The two make it to Niigata and one of the clients at their meeting, the vice president of another company, appears to show attraction towards Junya. Junya and Honma are treated to dinner by the client. They then return to Tokyo.

The next day, while Junya is standing in an elevator, he runs into an employee named Hiromi Miyagawa, who thanks him for fixing a mistake in a product before it went into development. As another employee, Fujita, gets on, Hiromi runs off. Fujita asks Junya if he would be interested in attending the company's outing that is happening the following week, and Junya says he will. Hiromi is then seen talking with two other women, presumably also employees, about Junya. The two other women suspect that Junya and Fujita are going out with one another, due to Fujita's request to play tennis with Junya alone during the company outing. Hiromi does not want to believe it, and claims that Junya is straight, to which one of the women replies that it does not matter whether or not Junya is straight, since as long as the love is pure, it will happen.

Afterwards, Fujita and Junya go out drinking together. While being driven back in a taxi, Junya begins to fall asleep and confesses his attraction towards Mr. Honma. The next morning, Hiromi and Junya are talking when Fujita tells Junya that Mr. Honma is looking for him. Honma informs him that he will most likely be unable to attend the outing, due to the client from the meeting coming to Tokyo the following day to discuss the product that was being discussed during the meeting. Junya and Honma go into the conference room to discuss the situation, where Honma reveals that the only reason the vice president is visiting is because he wants to have sex with Junya. It is also revealed that if Junya agrees to having sex with the vice president, the VP's company will buy more of Junya's company's computers. Junya agrees, and Honma begins to have sex with Junya in the conference room.

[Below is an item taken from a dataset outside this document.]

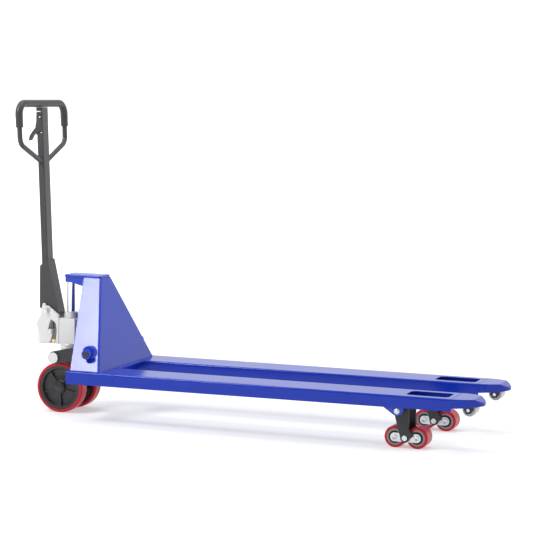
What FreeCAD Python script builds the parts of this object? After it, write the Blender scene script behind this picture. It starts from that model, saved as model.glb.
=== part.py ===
import FreeCAD, Part
import math
import os
import re

import Sketcher

# Hand pallet truck, drawn raised and unsteered, in millimetres. X runs from the handle to the fork
# tips, Y to the left, Z up from the floor. Every outline below is measured from the steering axle,
# and axle_x then puts the middle of the whole truck at X = 0.

SIZES = {
    # place of the steering axle along the truck
    "axle_x": -791,
    # forks: inverted channels bent from plate
    "fork_width": 160, "fork_pitch": 390, "fork_top": 200, "plate": 4, "fork_bend": 7,
    "fork_heel": 122, "fork_end": 1656, "fork_low_heel": 150, "fork_low_end": 155,
    "slot_back": 1476, "slot_front": 1636, "slot_width": 95, "slot_corner": 18,
    "hatch_back": 152, "hatch_front": 242, "hatch_width": 30,
    "nose_length": 107, "nose_low_back": 165, "nose_low_tip": 172, "nose_top_tip": 184,
    "nose_shoulder": 78,
    # heel plate and the bar that ties the forks below it
    "heel_foot_x": 254, "heel_foot_back": 131, "heel_foot_half": 255,
    "heel_top_x": 160, "heel_top_back": 84, "heel_top_half": 46, "heel_top_z": 540,
    "heel_wall_x": 4.2, "heel_wall_y": 4.8, "heel_bend": 9,
    "brace_back": 236, "brace_front": 278, "brace_low": 160, "fork_gap": 230,
    # lift head on top of the heel plate
    "head_front": -3, "head_back": 158, "head_top": 550, "head_sheet": 10, "head_half": 46,
    "cheek_half": 40, "cheek_sheet": 5, "cheek_low_back": 505, "cheek_low_front": 521,
    "cheek_knee": 74, "head_corner": 9, "head_edge": 5, "rod_socket_d": 48, "rod_socket_low": 516,
    # ram, pump and steering column on one upright axis
    "column_x": 7, "rod_d": 32, "rod_low": 366, "rod_top": 538, "bore_low": 245,
    "gland_d": 56, "gland_low": 371, "gland_top": 396, "fit": 0.05,
    "cylinder_d": 64, "pump_low": 264, "pump_top": 371, "neck_d": 60, "neck_low": 118,
    "housing_x": -106, "housing_d": 66, "housing_top": 354, "web_half": 27, "web_top": 350,
    "axle_boss_d": 52, "axle_boss_half": 37, "axle_z": 100, "axle_d": 25, "axle_half": 91,
    "axle_cap_d": 30, "axle_cap_long": 5,
    "ear_inner": 31, "ear_outer": 43, "ear_boss_d": 40, "handle_x": -80, "handle_z": 399,
    "ear_low": 268, "ear_front": -28, "ear_knee": 383, "ear_slope_x": -56, "ear_slope_z": 406,
    "ear_back": -110, "ear_belly_x": -128, "ear_belly_z": 343, "ear_heel": -103,
    "root_back": -114, "root_front": -84, "root_top": 345, "shoulder_back": -68, "block_half": 36,
    "nub_x": -94, "nub_top": 429, "nub_d": 15,
    "pivot_d": 16, "pivot_half": 46, "pivot_head_d": 22, "pivot_head_long": 4,
    "plunger_d": 18, "plunger_low": 296, "plunger_top": 382, "plunger_head_d": 26,
    "plunger_head_long": 6, "spring_d": 30, "spring_wire": 4, "spring_low": 322,
    "pocket_d": 36, "valve_x": -51, "valve_z": 279, "valve_d": 15, "valve_out": 43.5, "valve_in": 4,
    "release_x": -62, "release_z": 316, "release_pin_d": 8, "release_inner": 44.2, "release_sheet": 5,
    "release_seat": 10, "window_back": -78, "window_front": -37, "window_low": 271, "window_top": 366,
    "window_deep": 15,
    # crosshead that carries the pump on the rocker
    "cross_low": 203.5, "cross_top": 240, "cross_front": -36, "cross_back": 50, "cross_half": 66,
    "cross_corner": 18, "trunnion_x": -12, "trunnion_z": 223, "trunnion_d": 34, "trunnion_in": 101,
    "trunnion_pin_d": 20, "trunnion_out": 118, "cap_d": 43, "cap_long": 7,
    "thrust_d": 86, "thrust_gap": 0.3,
    # rocker: arms, torsion shaft and push levers
    "shaft_x": 195, "shaft_z": 265, "shaft_d": 24, "shaft_half": 252, "tube_d": 44,
    "arm_in": 102, "arm_out": 116, "arm_end_d": 50, "arm_root_d": 58, "arm_slot": 46,
    "arm_slot_wide": 23.6, "arm_slot_shift": 2, "boss_d": 38, "boss_in": 205,
    "boss_out": 249, "lever_d": 30, "lever_half": 5,
    "lever_pin_x": 221.6, "lever_pin_z": 168.6, "lever_eye_d": 24, "lever_pin_d": 12,
    # push rods
    "push_d": 18, "push_z": 169.5, "push_rear": 241, "push_front": 1450, "cheek_in": 6.5,
    "cheek_out": 13, "rear_fork_back": 207, "rear_slot_low": 158, "rear_slot_top": 176,
    "rear_fork_low": 153, "rear_fork_top": 181, "front_fork_tip": 1495, "front_slot_low": 163.5,
    "front_slot_top": 187.5, "front_fork_low": 160, "front_fork_top": 191,
    "front_fork_back": 1441, "yoke_eye_x": 1480.6, "yoke_eye_z": 170.4,
    # load roller yokes, brackets, links and rollers
    "yoke_x": 1454, "yoke_z": 141, "yoke_pin_d": 16, "yoke_tube_d": 28, "yoke_half": 67,
    "yoke_boss_d": 42, "arm_inner": 42.5, "arm_sheet": 8, "yoke_eye_d": 24, "bracket_in": 68,
    "bracket_out": 75.8, "bracket_back": 1405, "bracket_front": 1478, "bracket_top": 186,
    "bracket_d": 34, "bolt_out": 80, "bolt_d": 17, "bogie_x": 1478, "bogie_z": 40,
    "bogie_pin_d": 16, "bogie_head_d": 20, "bogie_head_long": 3, "bogie_eye_d": 34,
    "link_in": 35.5, "link_sheet": 4, "link_end_d": 32, "roller_step": 42, "roller_d": 80,
    "roller_core_d": 60, "roller_wide": 70, "roller_shoulder": 5, "roller_axle_d": 20,
    "roller_axle_half": 41.5, "hub_recess_d": 46, "hub_recess": 5,
    # entry rollers in the fork noses
    "entry_x": 1710, "entry_z": 158, "entry_d": 52, "entry_wide": 56, "entry_axle_d": 12,
    "entry_axle_half": 44, "entry_in": 32, "entry_sheet": 6, "entry_low": 144, "entry_top": 193,
    "entry_plate_back": 1692, "entry_plate_front": 1728,
    # steering wheels
    "wheel_pitch": 129, "wheel_d": 200, "wheel_wide": 50, "rim_d": 176, "rim_inner_d": 152,
    "rim_wide": 46, "web_wide": 10, "wheel_hub_d": 44, "wheel_shoulder": 7, "spoke": 7,
    "spoke_wide": 36, "spoke_count": 5,
    # drawbar: channel yoke, tube, loop, grip and hand lever
    "bar_low": 560, "bar_low_x": -98.3, "bar_top": 1209, "bar_top_x": -127.4, "bar_deep": 28,
    "bar_wide": 50, "bar_wall": 3, "bar_bend": 4, "lean": 2.57, "channel_half": 30,
    "channel_sheet": 5,
    "channel_front_top": 577, "channel_back_top": 604, "channel_front": -119, "channel_back": -84,
    "channel_tip_x": -36, "channel_tip_z": 394, "channel_toe": 384, "channel_boss_d": 38,
    "lobe_x": -99, "lobe_z": 392, "lobe_d": 18,
    "notch_low": 1107, "notch_top": 1196, "notch_half": 20, "tube_loop_d": 20, "grip_d": 29,
    "loop_half": 192.5, "loop_top": 1225, "loop_bend_z": 1067, "loop_join_z": 992, "loop_join_y": 18,
    "loop_corner": 45, "loop_elbow": 40, "grip_end": 1131, "tee_half": 33, "tee_low": 1210,
    "hand_x": -124, "hand_z": 1171, "hand_pin_d": 8, "hand_pin_half": 25, "hand_in": 14,
    "hand_sheet": 3, "hand_blade_half": 12, "hand_tip_x": -181, "hand_tip_z": 1076,
}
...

When Saturday arrives, Junya is seen naked with the vice president on top of him. They begin to have sex when Junya yells Mr. Honma's name. Junya is then seen preparing tea for Fujita, when Fujita mentions that Junya and Honma were with each other before Fujita arrived. Fujita then reveals that he knows about Junya's attraction to Honma due to his confession of it in the taxi. Fujita also confesses that he is attracted to Junya as well, and as they are getting close, the phone rings. Junya answers and is greeted by Mr. Honma, who asks if he can meet with Jonya the following day at 1 o'clock. Fujita leaves as they are talking and Honma reveals that he could tell that Fujita was attracted to Junya.

===OVA 2===
The second OVA begins with a young Junya throwing a jar into water. This is followed by a present Junya waking up in his bed, and explaining that he has been working at the company for four years and has become the manager of his company since the last OVA. Honma has also become the head of development for the company.

The next scene shows Junya and Mr. Honma meeting in a teahouse, when Mr. Honma reveals to Junya that an outside source caught him and the vice president from their meeting in Niigata walk into a hotel together, and informed the vice president, Mr. Masataka Sawagura of their company about it. However, the said outside source sided with Junya and told Sawagura, the vice president of their company, to keep quiet about it. However, Honma then informs Junya that Mr. Sawagura also knows about Honma and Junya being involved with one another. He then informs Junya that Mr. Sawagura is interested in him and that he wants to have sex with him, but is into BDSM. Junya accepts, as he is aware that it will get him higher on the corporate ladder. It is also implied that Honma has slept with Mr. Sawagura, as when he is asked as to why he knows what Mr. Sawagura is into, he simply responds by asking "How do you think?"

It is also discovered that Junya and Sawagura attended the same university and that Sawagura is the soon-to-be president of the company, due to the current president leaving soon.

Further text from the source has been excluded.